HIV can be passed on through infected semen, vaginal fluids, rectal secretions, breast milk or blood. In Scotland, HIV is most commonly passed on through having vaginal or anal sex without a condom, or through sharing infected needles or other drug-injecting equipment.
However, myths persist about how people contract the virus.
HIV cannot be contracted through casual contact – touching, shaking hands, sleeping on bed linens, using towels or sharing cutlery (or even sharing toothbrushes or razors, though neither is recommended for hygienic reasons). Nor can HIV be transmitted through saliva – this includes spitting or kissing – or through faeces, urine, biting, scratching, insects, or by coming into contact with a discarded needle.
While there have been five cases in the UK of someone being infected with HIV by being pricked with a needle, all five of these cases were in healthcare settings, with no reported cases since 1999. HIV cannot live for more than a few minutes outside of the human body, so getting HIV is difficult unless you have unprotected sex or share drug-injecting equipment, such as needles.
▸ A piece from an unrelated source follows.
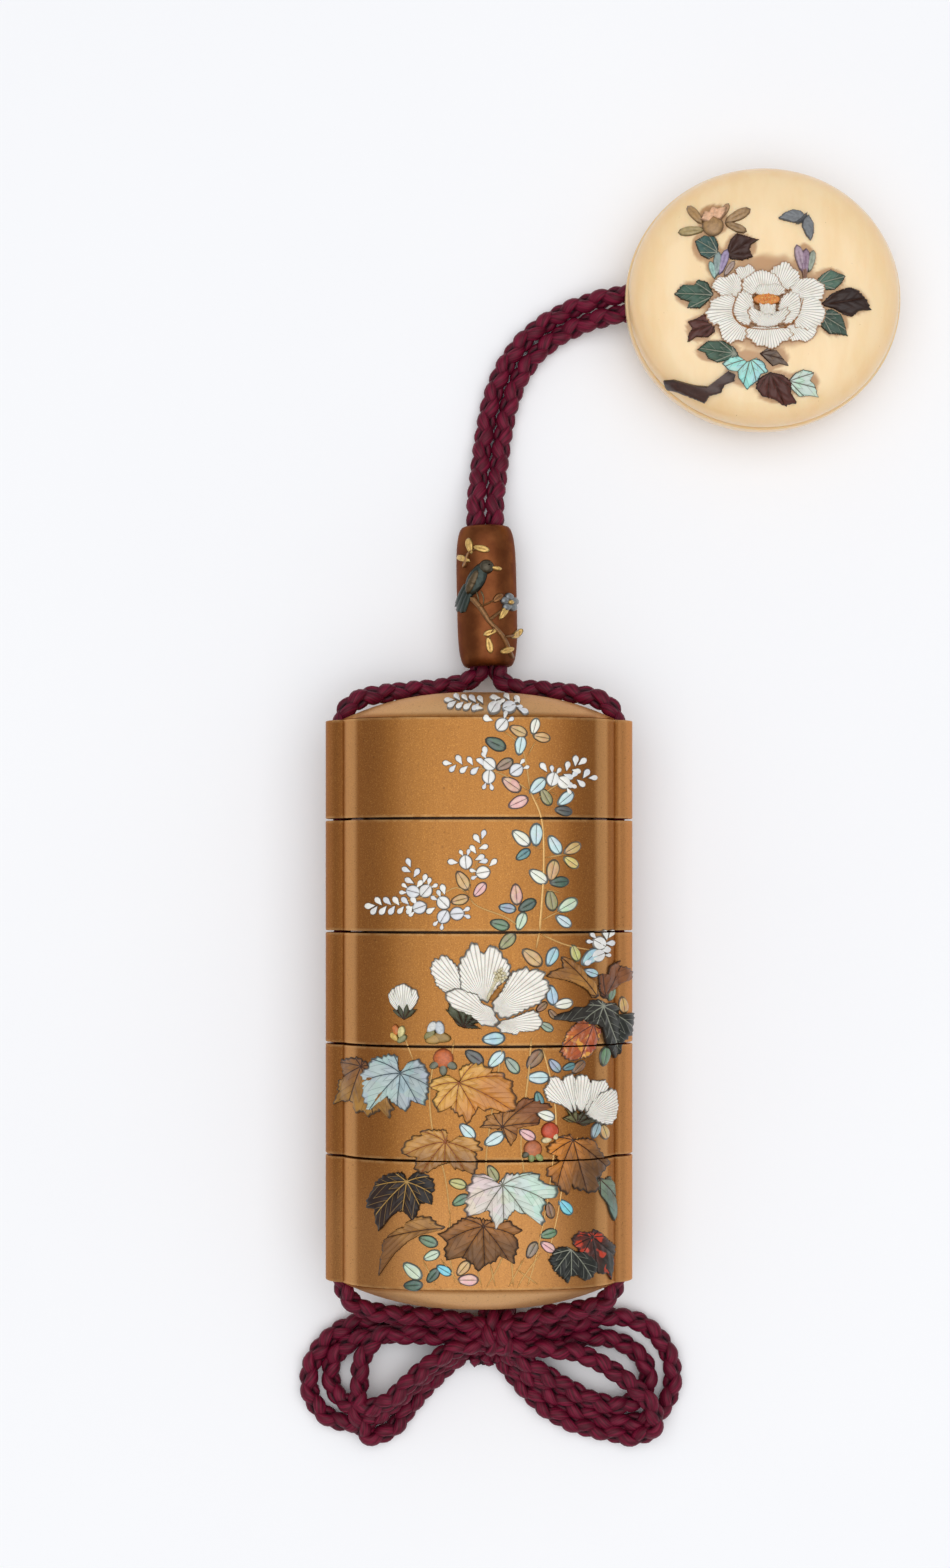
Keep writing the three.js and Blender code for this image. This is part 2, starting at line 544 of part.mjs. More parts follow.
// The bow is three loops a side, lying flat. Each side is the loops' outline with its openings, with a
// second layer where one loop's arm lies on another's.
const BOW_LAYER = { low: 0.1, middle: 2.9, high: 5.7, arm: 4.2, sides: 30 };
const BOW_SIDES = [
  {
    outline: [
      [3, -48.4], [-6, -48.0], [-12, -47.8], [-18, -48.2], [-23.4, -50.9], [-26.9, -55.2], [-27.5, -60],
      [-25.6, -64.4], [-21.4, -67.0], [-18.4, -68.6], [-15.2, -69.0], [-12, -67.2], [-8.6, -62.6],
      [-5, -58.6], [-1.4, -55.4], [3, -54.2],
    ],
    openings: [
      [[-16.2, -53.6], [-10, -53.2], [-6.4, -53.4], [-9.4, -56.2], [-12.8, -60.0], [-15.6, -61.6]],
    ],
    arms: [
      [[2, -50.4], [-6, -50.2], [-13, -50.2], [-18, -51.4], [-21, -54.6]],
      [[2, -52.6], [-4, -54.6], [-8.6, -58], [-13, -62.4], [-17.4, -65.2]],
    ],
  },
  {
    outline: [
      [2, -48.6], [9, -48.2], [14, -48.4], [20, -47.6], [25.4, -48.8], [29.4, -52], [31.2, -57],
      [31, -61.4], [29.2, -64.8], [27.8, -68.0], [24, -68.9], [16, -67.3], [10.6, -65.2], [6.2, -61.4],
      [3.0, -57], [1, -54],
    ],
    openings: [
      [[12.9, -52.6], [17.7, -51.8], [21.4, -53.2], [25.1, -57], [24.9, -58.2], [21.8, -56.1], [17, -53.8]],
      [[10.8, -55.2], [16.6, -56.7], [19.7, -58.4], [22.8, -61.2], [19.3, -61.1], [15.6, -59.6], [12.6, -57.4]],
    ],
    arms: [
      [[3, -50.8], [9, -51], [14, -50.4], [19, -49.8]],
      [[3, -52.6], [9, -53.4], [15, -54.6], [20, -57.2], [24, -60.2], [26.6, -64]],
      [[3, -53.8], [8, -57.8], [13.6, -61.6], [19.6, -64]],
    ],
  },
];
const KNOT = { x: 2.0, y: -51.2, z: 4.2, across: 3.9, halfY: 4.2, halfZ: 4.2 };

function smoothOutline(points, count) {
  const curve = new THREE.CatmullRomCurve3(points.map(([x, y]) => new THREE.Vector3(x, y, 0)), true);
  return curve.getPoints(count).slice(0, -1).map(({ x, y }) => new THREE.Vector2(x, y));
}

function bowSide({ outline, openings, arms }) {
  const { low: floor, middle, high, arm, sides } = BOW_LAYER;
  let side = prism(new THREE.Shape(smoothOutline(outline, sides)), floor, middle);
  for (const opening of openings) {
    side = side.subtract(prism(new THREE.Shape(smoothOutline(opening, 12)), floor - 1, middle + 1));
  }
  for (const path of arms) side = side.add(prism(strip(path, arm)(0), middle - 0.5, high));
  return side;
}

function knot() {
  const band = new THREE.CylinderGeometry(1, 1, KNOT.across, 16).rotateZ(Math.PI / 2);
  band.scale(1, KNOT.halfY, KNOT.halfZ).translate(KNOT.x, KNOT.y, KNOT.z);
  const nub = new THREE.SphereGeometry(1, 8, 6);
  nub.scale(3.3, 2.0, 2.2).translate(KNOT.x - 1.1, KNOT.y - 4.2, 2.4);
  return solid(band).add(solid(nub));
}

let bow = BOW_SIDES.map(bowSide).reduce((whole, side) => whole.add(side), knot());
for (const side of [-1, 1]) {
  bow = bow.add(cordTube(toPoints(SUPPLY_RUN.map(([x, y, z]) => [side * x, y, z])), CORD.step));
}
addPiece('cord_bow', largest(bow), SILK);

export default inro;
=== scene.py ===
"""A tiered inro with its silk cord, bead and netsuke, dressed piece by piece round the packed frame."""
import math
import random

import bmesh
import bpy
from bpy.props import FloatProperty, FloatVectorProperty, IntProperty, PointerProperty
from mathutils import Matrix, Vector, noise


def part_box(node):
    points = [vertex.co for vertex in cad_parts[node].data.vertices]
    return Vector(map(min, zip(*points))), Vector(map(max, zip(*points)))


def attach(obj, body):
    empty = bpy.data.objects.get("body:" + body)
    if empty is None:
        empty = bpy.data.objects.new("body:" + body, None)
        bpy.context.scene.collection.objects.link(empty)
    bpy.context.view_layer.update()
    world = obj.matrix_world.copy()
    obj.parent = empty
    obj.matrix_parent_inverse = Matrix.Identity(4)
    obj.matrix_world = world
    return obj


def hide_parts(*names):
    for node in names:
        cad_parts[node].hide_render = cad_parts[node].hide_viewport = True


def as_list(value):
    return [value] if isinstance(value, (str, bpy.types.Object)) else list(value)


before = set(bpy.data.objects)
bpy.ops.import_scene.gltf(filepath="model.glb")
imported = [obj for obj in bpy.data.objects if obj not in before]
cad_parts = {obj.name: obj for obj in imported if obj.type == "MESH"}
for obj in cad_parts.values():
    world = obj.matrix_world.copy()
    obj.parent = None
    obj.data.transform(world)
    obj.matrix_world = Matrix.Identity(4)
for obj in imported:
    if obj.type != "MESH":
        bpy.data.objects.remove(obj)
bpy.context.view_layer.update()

bl_info = {
    "name": "Tiered Inro",
    "version": (1, 0, 0),
    "blender": (4, 5, 0),
    "location": "3D View > Sidebar > Inro",
    "description": "Makes a lacquered inro with raised inlay, a braided cord, a metal bead and a netsuke",
    "category": "Add Mesh",
}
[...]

Furthermore, if someone is already being treated for HIV, this makes that person even less likely to pass along the virus. There is now consensus that a person living with HIV, on treatment and with undetectable levels of the virus in their blood for at least six months has virtually zero risk of transmitting HIV to sexual partners. We have added our support to the Undetectable=Untransmittable campaign to reinforce this message.
Transmission of HIV can be prevented by always using a condom when having vaginal or anal sex. And while there is a relatively low risk of transmission during oral sex, use a condom or avoid giving oral sex if you have cuts, sores or ulcers in your mouth. In addition to safe sex, never share needles or any other drug-injecting equipment.